Я вышел в коридор. Там стояла милая девушка лет тридцати, которая стала со мной болтать – откуда и чего. Она тоже сдавала в этой же аудитории свой кандидатский экзамен. Она филолог. Первый язык у нее французский, а второй немецкий. Поэтому мы тут с ней и казались на пятачке. Я ей пожаловался, что путаются языки, что вместо немецкого французский вылезает.

Девушка, не говоря ни слова минут десять со мной вела разговор попеременно на немецком и французском. Разговор был несложный, я все понимал. А она мне одну фразу на немецком, другую на французском. И так вышло, что, буквально, через минуту-другую, я начал ей отвечать на том языке, на котором она ко мне обращалась. Разошлись языки и больше не путались. Все-таки приятно иметь дело с людьми, которые дело свое знают.

Через пару месяцев после прохождения курса французского с Галиной Семеновной, послали меня очередной раз на сортировку картофеля под Волоколамск. На этот раз в нашей компании оказался Леонид, лет сорока мужчина, работающий в Госпрофобре по отправке зарубеж советский специалистов из сферы профтехобразования. Переводчик с французского по образованию, Леонид отработал шесть лет в Алжире в свое время. У этих людей, возвращающихся из длительных загранкомандировок всегда проблема с работой на Родине. Им же не любую работу хочется, а такую чтобы с загранкомандировками. Они уже проверенные, с ними проще. Но, сколько таких есть организаций в СССР, где люди по заграницам разъезжают, особенно когда на несколько лет кряду.

Работа в Госкомитете давала надежду снова махнуть в какую-нибудь франкоязычную страну, но не сразу. Надо побатрачить сперва за копейки, выслужиться. Только тогда вопрос станет актуальным. Вот, леонид и был в таком ожидании грядущей загран командировки.

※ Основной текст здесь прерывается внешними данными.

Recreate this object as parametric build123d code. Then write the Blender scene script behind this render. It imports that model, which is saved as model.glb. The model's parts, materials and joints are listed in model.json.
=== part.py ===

Работали мы рядом, плечом к плечу, можно сказать. Узнав о том, что я только что прошел курс разговорного французского, Леонид взялся меня муштровать. Кидаем картошку лопатами или стоим у транспортера, и по-французски разговариваем. Местные женщины с овощебазы на нас смотрели со смехом и неподдельным восхищением. Но мне это дало дополнительную уверенность и, кроме того, Леонид мне некоторые вещи объяснял чтобы я не делал грубых ошибок, Которыми я после такого курса сыпал налево и направо. Жаль только, больше мне в жизни французский уже не пригодился никогда.

3 лайка

Телепатический разговор? :slight_smile:

1 лайк

имелось в виду, что она не предупредила что собирается со мной сделать, без объяснений

По контексту понятно, что опечатка: вместо “Курить” должно быть “купить”. Если форум не даёт исправлять, то просто для оригинального текста.

1 лайк

Спасибочки, поправил

ну вообще-то вот такие вот “грязные женщины” и мужчины в колхозах и совхозах кормили всю страну , в том числе и вас, или я ошибаюсь?

1 лайк

Голодала вся страна, вспомните. А сами они мяса вообще не видели.

Я не имел ввиду лично Вашу высокосветскую персону.

Да я вообще пренебрежение к труженикам села имею ввиду, что-то там у Чехова есть про дворян и “чумазых”,: я, говорит, решил совершить великодушный поступок,–отдам весь свой гардероб крестьянам… а чего Вы смеётесь? А я представил, как они во фраках да на сенокосе)))

С точки зрения братства, равенства и прочее, свинопас Митька, пожалуй, такой же человек, как Гёте или Фридрих Великий; но станьте вы на научную почву, имейте мужество заглянуть фактам прямо в лицо, и для вас станет очевидным, что белая кость — не предрассудок, не бабья выдумка

1 лайк

Ещё поройтесь, неплохо у Вас это получается, показать где самые грязные вещи лежат? :face_vomiting:

с Вашего разрешения, могу я поцеловать Вас?..не будем ссориться…

Может все таки оставим ветку для литературы и вынесем обмен любезностями куда нибудь в другое место.